The conditional nature of CI Games’ termination indicates that Epic is prepared to unwind some of its earlier, more rigid deals as long as it can still keep the game within its broader ecosystem. From Epic’s perspective, having Lords of the Fallen 2 on its store at all, even without exclusivity, still feeds into catalog growth and gives players a choice of where to buy.

What to watch as Lords of the Fallen 2 marches toward 2026

For players, the headline is simple. Provided CI Games follows through with a multi‑store strategy, Lords of the Fallen 2 should arrive on Steam at launch rather than years later, and likely on at least one additional PC storefront. That alone will put the sequel in front of a far larger audience on day one.

For the industry, the move will be an interesting case study in how much value Epic’s exclusivity dollars still carry and how publishers weigh guaranteed funding against long‑term ecosystem health. If Lords of the Fallen 2 sees stronger adoption, community buzz, and tail sales than comparable Epic‑exclusive releases, more mid‑tier studios may follow CI Games’ path and negotiate looser arrangements that prioritize reach over platform lock‑in.
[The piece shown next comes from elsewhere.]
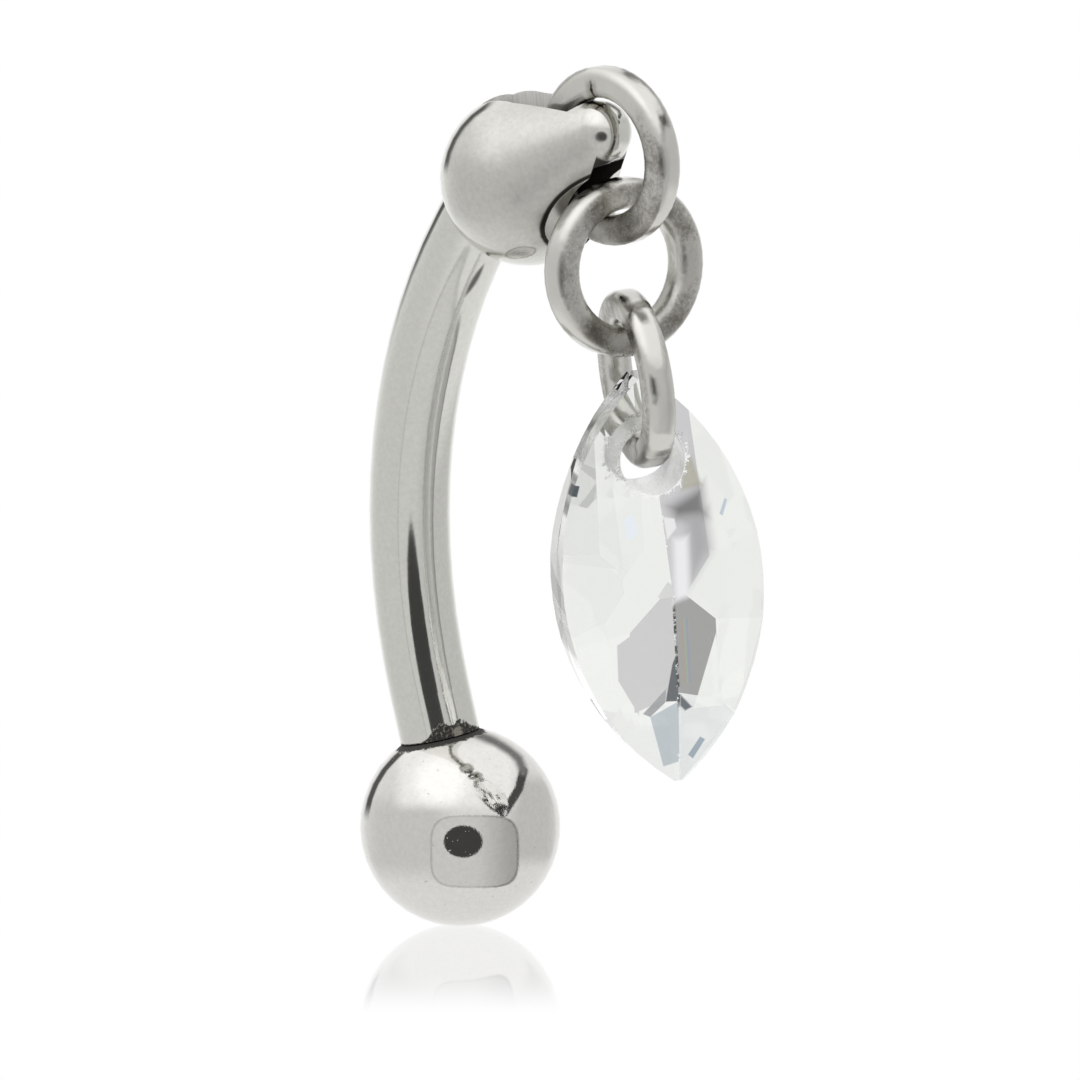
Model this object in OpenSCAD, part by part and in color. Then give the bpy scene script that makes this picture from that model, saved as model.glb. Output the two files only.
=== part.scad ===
/*
  Rook barbell with a hanging crystal, in millimetres.
  Z is up, X runs from the bar towards the drop, and Y = 0 is the plane that the bar bends in.
  The origin is the middle of the bar, which is the stretch that sits in the ear.
*/

/* [Bar] */
// Diameter of the bar
bar_d = 1.2; // [1.0:0.1:1.6]
// Radius of the bar's bend, along its centre line
bend_r = 9.2; // [8.5:0.1:11]
// Angle of the bend, from the straight stretch to the head's skin
bend_angle = 49.5; // [44:0.5:54]
// Straight stretch above the lower ball
straight_len = 0.7; // [0.3:0.1:1.2]
// Lean of the straight stretch, away from the drop
bar_lean = 8.5; // [4:0.5:12]

/* [Lower ball] */
// Diameter of the lower ball
ball_d = 3.0; // [2.5:0.1:4.0]
// Diameter of the bar's threaded end, made plain
pin_d = 0.85; // [0.7:0.05:0.95]
// Length of the threaded end inside the ball
pin_len = 1.6; // [1.0:0.1:2.0]

/* [Head] */
// Diameter of the head's ball
head_d = 2.6; // [2.4:0.1:3.0]
// How far the head's ball sits off the bar's centre line, towards the drop
head_inset = 0.32; // [0.2:0.02:0.4]
// Diameter of the rounded nose that the top link hangs on
nose_d = 0.94; // [0.9:0.02:0.96]
// Distance of the nose from the head's ball, along X
nose_reach = 1.62; // [1.58:0.02:1.66]
// Height of the nose above the centre of the head's ball
nose_rise = 0.8; // [0.76:0.02:0.84]
// Width of the slot for the top link
slot_w = 0.68; // [0.66:0.01:0.72]
// Radius of the slot, from the nose
slot_r = 2.1; // [1.9:0.05:2.2]

/* [Links] */
// Radius of a link, along the centre line of its wire
link_r = 1.11; // [1.09:0.005:1.13]
// Thickness of the flat-sided wire
wire_w = 0.46; // [0.42:0.01:0.48]
// Radius of the wire's corners
wire_round = 0.15; // [0.12:0.01:0.17]

/* [Crystal] */
// Length of the crystal from tip to tip
crystal_len = 6.35; // [6:0.05:7]
// Width of the crystal
crystal_w = 3.1; // [3:0.05:3.4]
// Depth of the front ridge at the crystal's middle
ridge_depth = 0.8; // [0.75:0.01:0.85]
// Depth of the flat table on the back
table_depth = 0.73; // [0.65:0.01:0.78]
// Diameter of the hole
hole_d = 1.0; // [0.94:0.02:1.04]
// Distance of the hole's centre from the upper tip
hole_from_tip = 1.28; // [1.2:0.01:1.34]

/* [Hidden] */
$fn = 64;

// gap between pieces that touch, and the reach of a cutting solid
touch_gap = 0.02;
cut_reach = 4;

// the bend runs from low_angle to high_angle, measured up from the centre's level
half_bar = (straight_len + bend_r * bend_angle * PI / 180) / 2;
low_angle = -bar_lean;
high_angle = low_angle + bend_angle;
mid_angle = low_angle + (half_bar - straight_len) / bend_r * 180 / PI;
bend_centre = [bend_r * cos(mid_angle), -bend_r * sin(mid_angle)];
// the bar goes on this many degrees inside the head
bar_overrun = 3;

// distance along the straight stretch from the bend to the shoulder and the ball's centre
ball_seat = sqrt(pow(ball_d / 2, 2) - pow(bar_d / 2, 2));
pin_slack = 0.02;

// the head's ball lies on past the bar's end, by an angle that puts the bar's end on its skin
head_orbit = bend_r - head_inset;
head_ahead = acos(1 - (pow(head_d / 2, 2) - pow(head_inset, 2)) / (2 * bend_r * head_orbit));
head_centre = on_bend(high_angle + head_ahead, head_orbit);
nose_centre = head_centre + [nose_reach, nose_rise];
// the slot stays this far off the nose
nose_skin = 0.01;
// the neck's cone stays this much inside the balls that it joins
neck_inset = 0.01;
// the hollow under the nose, where the middle link swings
hollow_r = 1.4;
hollow_offset = [0.62, -1.89];

// the links hang below each other
link_inner = link_r - wire_w / 2;
link_outer = link_r + wire_w / 2;
link_gap = 0.06;
link_step = 2 * link_inner - link_gap;
// the links' centres are below the nose and a little in front of it
drop_ahead = 0.17;
drop_x = nose_centre.x + drop_ahead;
nose_play = link_inner - nose_d / 2 - nose_skin - touch_gap;
top_z = nose_centre.y - sqrt(nose_play * nose_play - drop_ahead * drop_ahead);
middle_z = top_z - link_step;
lower_z = middle_z - link_step;
// turn of each piece's flat side about Z, from facing -Y
top_turn = -2;
middle_turn = 78;
lower_turn = -30;
// lean of the top link, about X
top_lean = 4;

// the crystal hangs on the lower link by the edges of its hole
crystal_turn = 60;
crystal_tilt = 3;
hole_half_depth = 0.54;
hole_gap = 0.04;
hole_top_z = lower_z - sqrt(pow(link_inner, 2) - pow(hole_half_depth, 2)) + hole_gap;
hole_z = hole_top_z - hole_d / 2;
tip_blunt = 0.06;
outline_r = (pow(crystal_len / 2, 2) + pow(crystal_w / 2, 2)) / crystal_w;

// the facets of one quarter of a face: turn to the side, lean to the tip, depth at the middle
ridge_drop = 0.02;
facets_up = [
    [10.0, 8.6, ridge_depth - ridge_drop],
    [16.7, 8.4, ridge_depth - ridge_drop + 0.083]
];
facets_down = [
    [10.0, 8.6, ridge_depth + ridge_drop],
    [16.7, 8.4, ridge_depth + ridge_drop + 0.083],
    [7.0, 16.5, ridge_depth + ridge_drop + 0.24]
];
facet_side = [18.5, 0, ridge_depth + 0.031];

function on_bend(angle, radius) = bend_centre + radius * [-cos(angle), sin(angle)];

module at_xz(p) {
    translate([p.x, 0, p.y]) children();
}

// turns the children about the bend's centre, with their X pointing at the bar's low end
module at_bend() {
    at_xz(bend_centre) rotate([-90, 0, 0]) rotate([0, 0, 180 + low_angle]) children();
}

// stands the children on the bend's low end, with their Z pointing down into the ball
module at_bar_end() {
    at_bend() translate([bend_r, 0, 0]) rotate([90, 0, 0]) children();
}

// a cylinder across the plane of the bend
module across(radius, width) {
    rotate([90, 0, 0]) cylinder(h = width, r = radius, center = true);
}

module bend() {
    at_bend()
        rotate_extrude(angle = bend_angle + bar_overrun)
            translate([bend_r, 0]) circle(d = bar_d);
}

// the cone from the head's ball to the nose
module neck() {
    span = norm([nose_reach, nose_rise]);
    taper = (head_d - nose_d) / 2 / span;
    narrowing = sqrt(1 - taper * taper);
    from = head_d / 2 * taper;
    to = span + nose_d / 2 * taper;
    at_xz(head_centre)
        rotate([0, atan2(nose_reach, nose_rise), 0])
            translate([0, 0, from])
                cylinder(
                    h = to - from,
                    r1 = head_d / 2 * narrowing - neck_inset,
                    r2 = nose_d / 2 * narrowing - neck_inset
                );
}

// a cut across the neck, from the hollow to the back of the nose, which it goes round
module slot() {
    difference() {
        at_xz(nose_centre) across(slot_r, slot_w);
        at_xz(nose_centre) across(nose_d / 2 + nose_skin, slot_w + 1);
    }
}

module bar() {
    color("silver") {
        difference() {
            union() {
                bend();
                at_xz(head_centre) sphere(d = head_d);
                neck();
                at_xz(nose_centre) sphere(d = nose_d);
            }
            slot();
            at_xz(nose_centre + hollow_offset) across(hollow_r, cut_reach);
        }
        at_bar_end() {
            cylinder(h = straight_len, d = bar_d);
            translate([0, 0, straight_len / 2]) cylinder(h = straight_len / 2 + pin_len, d = pin_d);
        }
    }
}

module end_ball() {
    centre = straight_len + touch_gap + ball_seat;
    color("gainsboro") at_bar_end() difference() {
        translate([0, 0, centre]) sphere(d = ball_d);
        translate([0, 0, centre - ball_seat - ball_d]) cylinder(h = ball_d, r = ball_d);
        cylinder(h = straight_len + pin_len + touch_gap, d = pin_d + 2 * pin_slack);
    }
}

module wire_section() {
    flat = wire_w / 2 - wire_round;
    square([wire_w, 2 * flat], center = true);
    square([2 * flat, wire_w], center = true);
    for (x = [-flat, flat], y = [-flat, flat])
        translate([x, y]) circle(r = wire_round);
}

// a link that faces along -Y
module link() {
    rotate([90, 0, 0]) rotate_extrude() translate([link_r, 0]) wire_section();
}

module top_link() {
    color("lightgray") at_xz(nose_centre)
        rotate([-top_lean, 0, 0])
            translate([drop_ahead, 0, top_z - nose_centre.y])
                rotate([0, 0, top_turn]) link();
}

module middle_link() {
    color("darkgray") translate([drop_x, 0, middle_z]) rotate([0, 0, middle_turn]) link();
}

module lower_link() {
    color("lightgray") translate([drop_x, 0, lower_z]) rotate([0, 0, lower_turn]) link();
}

// takes away all that lies in front of one facet
module facet_cut(side, end, facet) {
    translate([0, -facet[2], 0])
        rotate([-end * facet[1], 0, side * facet[0]])
            translate([-cut_reach, -cut_reach, -cut_reach])
                cube([2 * cut_reach, cut_reach, 2 * cut_reach]);
}

// all the facets of the front face, which looks along -Y
module face_cuts() {
    for (side = [-1, 1]) {
        facet_cut(side, 1, facet_side);
        for (facet = facets_up) facet_cut(side, 1, facet);
        for (facet = facets_down) facet_cut(side, -1, facet);
    }
}

module crystal_outline() {
    shift = outline_r - crystal_w / 2;
    intersection() {
        translate([-shift, 0, 0]) across(outline_r, 2);
        translate([shift, 0, 0]) across(outline_r, 2);
        cube([crystal_w + 1, 3, crystal_len - 2 * tip_blunt], center = true);
    }
}

module crystal() {
    hole_up = crystal_len / 2 - hole_from_tip;
    color("azure") translate([drop_x, 0, hole_z])
        rotate([crystal_tilt, 0, crystal_turn])
            translate([0, 0, -hole_up]) difference() {
                crystal_outline();
                face_cuts();
                mirror([0, 1, 0]) face_cuts();
                translate([-cut_reach, table_depth, -cut_reach]) cube(2 * cut_reach);
                translate([0, 0, hole_up]) across(hole_d / 2, cut_reach);
            }
}

bar();
end_ball();
top_link();
middle_link();
lower_link();
crystal();
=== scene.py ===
import math

import bpy
from mathutils import Matrix, Vector

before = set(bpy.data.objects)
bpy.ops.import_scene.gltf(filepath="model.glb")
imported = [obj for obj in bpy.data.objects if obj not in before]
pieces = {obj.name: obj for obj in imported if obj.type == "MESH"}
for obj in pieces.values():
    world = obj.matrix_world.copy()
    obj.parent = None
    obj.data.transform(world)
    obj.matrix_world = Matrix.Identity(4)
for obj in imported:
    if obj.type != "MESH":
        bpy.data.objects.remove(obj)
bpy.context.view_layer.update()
MM = 0.001


# The bar and its head are one piece of polished surgical steel, turned and bent.
# Wear has left its shine fine-grained. The slot is left as the cutter made it, and grime has
# caught on the side that faces the camera, above the ball. Painted shade darkens the joint above
# the ball, the slot below the nose and the edge of the hollow.

bend_radius, bar_lean, bend_turn = 9.2 * MM, math.radians(8.5), math.radians(41)
bend_centre = Vector((8.924, 0, -2.2366)) * MM
straight_stretch = 0.7 * MM
head_centre = Vector((3.0975, 0, 4.4644)) * MM
nose, nose_radius = Vector((4.7175, 0, 5.2644)) * MM, 0.47 * MM
slot_radius, slot_half_width = 2.1 * MM, 0.34 * MM
hollow_centre, hollow_radius = nose + Vector((0.62, 0, -1.89)) * MM, 1.4 * MM
down_bar = Vector((math.sin(bar_lean), 0, -math.cos(bar_lean)))
bend_end = bend_centre - bend_radius * Vector((math.cos(bar_lean), 0, math.sin(bar_lean)))
shoulder = bend_end + straight_stretch * down_bar
bar_top = bend_centre + bend_radius * Vector((-math.cos(bend_turn), 0, math.sin(bend_turn)))
up_bar = Vector((math.sin(bend_turn), 0, math.cos(bend_turn)))
upright = Vector((0, 0, 1))

# the camera looks from the front right, a little from above, and is rolled
view_turn, view_rise, view_roll = math.radians(45), math.radians(12), math.radians(6.5)
back = Vector(
    (
        math.sin(view_turn) * math.cos(view_rise),
        -math.cos(view_turn) * math.cos(view_rise),
        math.sin(view_rise),
    )
)
level_right = Vector((math.cos(view_turn), math.sin(view_turn), 0))
level_up = back.cross(level_right)
right = math.cos(view_roll) * level_right - math.sin(view_roll) * level_up
up = math.sin(view_roll) * level_right + math.cos(view_roll) * level_up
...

With a 2026 window and plenty of development time left, the bigger question now is whether Hexworks can deliver a sequel that capitalizes on the expanded audience the new PC strategy enables. If the team can pair the more aggressive commercial positioning with tighter performance, smarter encounter design, and a clearer identity in a crowded Soulslike field, Lords of the Fallen 2 could end up being remembered as the moment the series stepped out of cult status and into the broader action RPG conversation.